Making use of historical wood mouse trapping data, I further designed statistical
approaches to determine how much the natural variation in environmental context
affects host-parasite relationships
Using experimental diet supplementation in both a wild and a captive population of
A.sylvaticus, I found that supplemented nutrition quality increased both natural
resistance to H. polygyrus and the efficacy of anthelminthic treatment via increased
host condition and both general and H. polygyrus-specific immune investment. These
results have important consequences for the control of disease and transmission of
helminth infections in natural populations.
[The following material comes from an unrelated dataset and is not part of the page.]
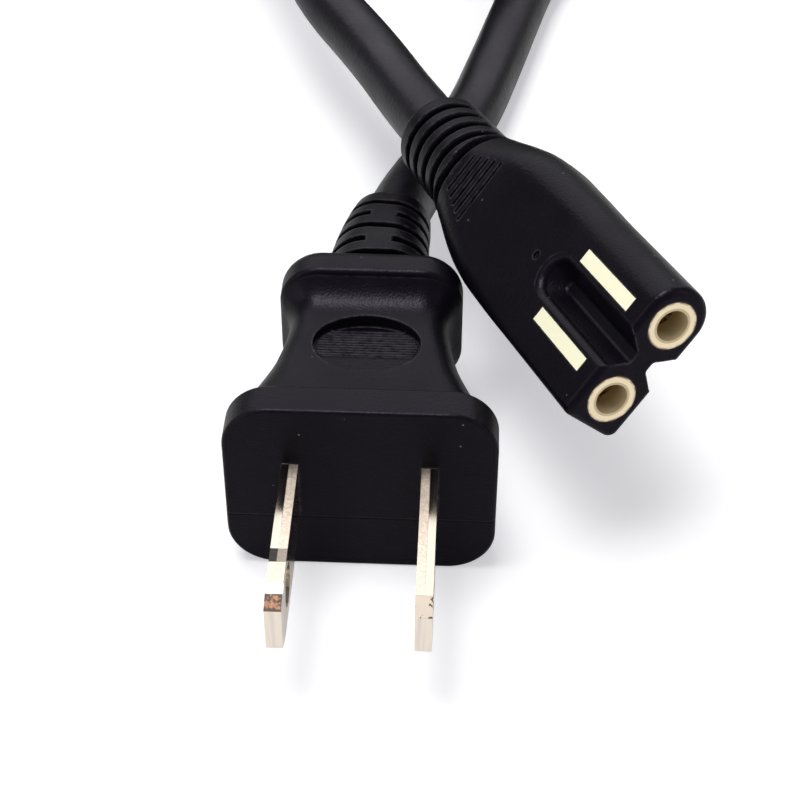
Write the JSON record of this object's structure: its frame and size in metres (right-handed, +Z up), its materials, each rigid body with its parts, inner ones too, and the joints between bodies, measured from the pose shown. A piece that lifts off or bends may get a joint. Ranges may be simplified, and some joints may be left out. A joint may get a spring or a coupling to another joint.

I screened wood mouse populations in the wild following diet supplementation for an
additional >10 parasite species including several other gastrointestinal helminths,
gastrointestinal protozoans, ectoparasites, and blood-borne protozoans, bacteria, and
viruses. I show that although supplemented nutrition decreased infection with
helminths and ectoparasites via increased investment in immunity and condition, it
unexpectedly increased infection risk and burden of some blood-borne and intestinal
microparasites. This gives important insight into how nutrition may shape parasite
communities and host fitness in wild populations where co-infection is the norm.
I carried out a long-term field experiment with ongoing nutrition supplementation to
investigate the effects of nutrition supplementation for host infection, reproduction,
and survival over multiple seasons. I found that beyond short-term effects on parasite
infection dynamics, supplemented nutrition drastically alters population dynamics
for wood mouse populations, and the effects of nutrition on immunity within the
population were both season- and cohort- dependent.
Finally, through statistical analysis of six years of trapping data across multiple sites
and seasons, I first show that there were significant drivers of helminth infection
intensity at both the environment and host level. However, by accounting for
spatiotemporal variation, I show further that these drivers varied significantly in
magnitude and direction according to environmental context (i.e. across-years), and
that sampling regime is key for the estimation of biological variation in H. polygyrus
dynamics in a natural population.
These results represent important experimental and statistical insights into the role of
resource availability and environmental context for host-parasite dynamics in the
wild. I discuss these findings and their implications for the study of nutrition quality
and infection dynamics in disease ecology. I also present several avenues of ongoing
and future work to complement insights provided by these experiments.